In the Forest of Forgetting
This may be cheating as these are short stories, but I keep hearing buzz about Goss, like I can't even read at the big kids' table until I finish her appetizers.
"Goss layers the Victorian tone and everyday magic of these tales with commentary on familial negotiations and the grave consequences for heedless behavior. Other stories consider family cohesion and snobbery, as in 'Sleeping with Bears,' about a Southern belle who exhibits "no originality" until she marries a bear named Trout Catcher. Her sister quickly comes to understand the attraction." (And so on.)
The Tenth Good Thing about Barney
Definitely cheating. Not a novel. But go on, read the description and sniff. I know it's a children's book... but you know what else was a children's book? Where the Red Fern Grows! (Dab eyes.)
Flora Segunda: Being the Magickal Mishaps of a Girl of Spirit, Her Glass-Gazing Sidekick, Two Ominous Butlers (One Blue), a House with Eleven Thousand Rooms, and a Red Dog
"Flora Fyrdraaca is approaching 14, the age of majority, and preparing
for its celebratory Catorcena. She lives in Crackpot Hall, a
once-glorious but now decaying home with 11,000 rooms that randomly
shift positions."
Yadda yadda. That description doesn't really move me now, actually. I think this was an Endicott Redux recommendation which I will now hold in limbo.
Caesar: A Novel
Okay, if I could gulp down The Thornbirds at 15 (mmm Father Ralph), perhaps McCullough's take on Julius is readable and, shhh, sexy? Maybe a lot of hand-wringing in the epilogue from Marc Antony's wife as she has to raise Cleopatra's kids? (Did you know about that? There's a woman who needs a movie.) Oh, wait, Amazon says it's the fifth volume in a series. Oh. Hrm.
An African in Greenland
Oops, non-fiction. But maybe it could squeak by? The excerpt I read was surprisingly interesting. No, no, I must be strong.
Middlesex
I really liked The Virgin Suicides. A lot. In fact, I should've listed it above as I'm constantly on the verge of rereading it. Giving his second book a go is only a matter of time.
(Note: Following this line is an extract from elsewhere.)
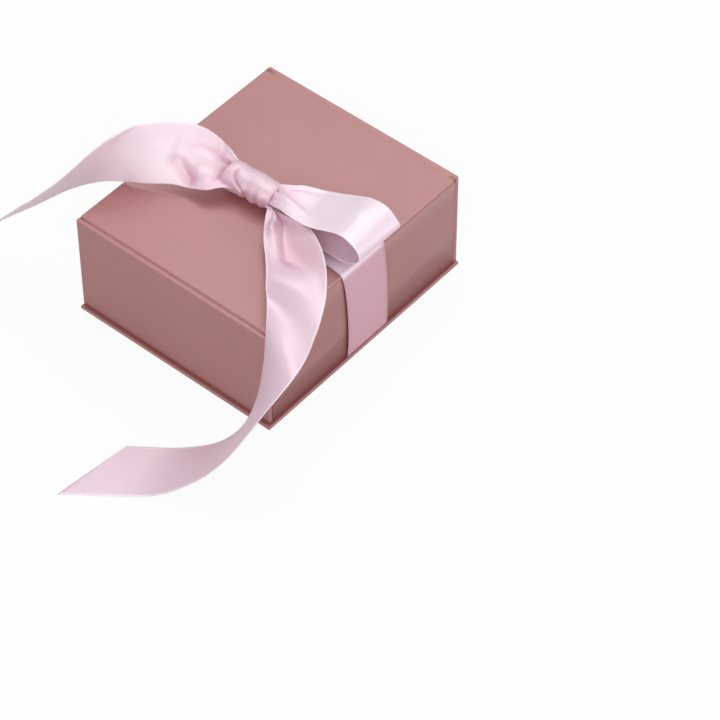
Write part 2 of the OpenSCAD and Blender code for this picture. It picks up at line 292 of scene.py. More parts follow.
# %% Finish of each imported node
made_of = {
    BOARD: ("base_board", "tray_floor_board", "tray_wall_front", "tray_wall_back",
            "tray_wall_left", "tray_wall_right", "spine_board", "lid_board", "flap_board"),
    KRAFT: ("corner_stays",),
    PLATED: ("tray_magnets", "flap_magnets"),
    LINING: ("tray_lining", "lid_lining", "flap_lining"),
    ROSE: ("base_wrap", "tray_wrap", "spine_wrap", "lid_wrap", "flap_wrap",
           "back_hinge_paper", "front_hinge_paper"),
}
for material, names in made_of.items():
    for name in names:
        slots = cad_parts[name].data.materials
        slots.clear()
        slots.append(material)
print("nodes with a new finish:", sum(len(names) for names in made_of.values()))

# %% [markdown]
# ## Covered boards
# A board wrapped in paper has soft edges: the paper can't follow a sharp corner. Each cover is a
# rounded slab. It could be a cube with a Bevel modifier; here it is one formula instead, which
# also gives the exact normals and tells the material where the folded edges are.

# %% Rounded slab
BALL_POWER = 2.4


def unit(v):
    """The same direction with length 1."""
    return v / np.maximum(np.linalg.norm(v, axis=-1, keepdims=True), 1e-9)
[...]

Plus, I totally get/miss the Michigan angle.
"'I was born twice: first, as a baby girl, on a remarkably smogless Detroit day in January of 1960; and then again, as a teenage boy, in an emergency room near Petoskey, Michigan, in August of 1974.' And so begins Middlesex, the mesmerizing saga of a near-mythic Greek American family and the 'roller-coaster ride of a single gene through time.' The odd but utterly believable story of Cal Stephanides, and how this 41-year-old hermaphrodite was raised as Calliope, is at the tender heart of this long-awaited second novel from Jeffrey Eugenides."
(I pause here to reflect on whether I have a thing for debut novels or if I just get caught up in their marketing.)
Hunting Unicorns
This one seems to have gone OOP since I last considered it. OOPs. Actually, now that I read the description again... looks a little ordinary. Great cover, though.
Every Inch of Her
This one's off the market as well. Dang. It's not even at the library. Doesn't it sound good? "A 240-pound Dublin housewife with five children and an abusive husband
takes refuge with a bevy of nuns in this boisterously cheery and
raunchy first novel by Irish theater director Sheridan."
Actually, both of those books are supposedly at BN.com. Silly Amazon. Taheckwiddit - it's seventy-five cents at Half.com. I'll let you know how it works out.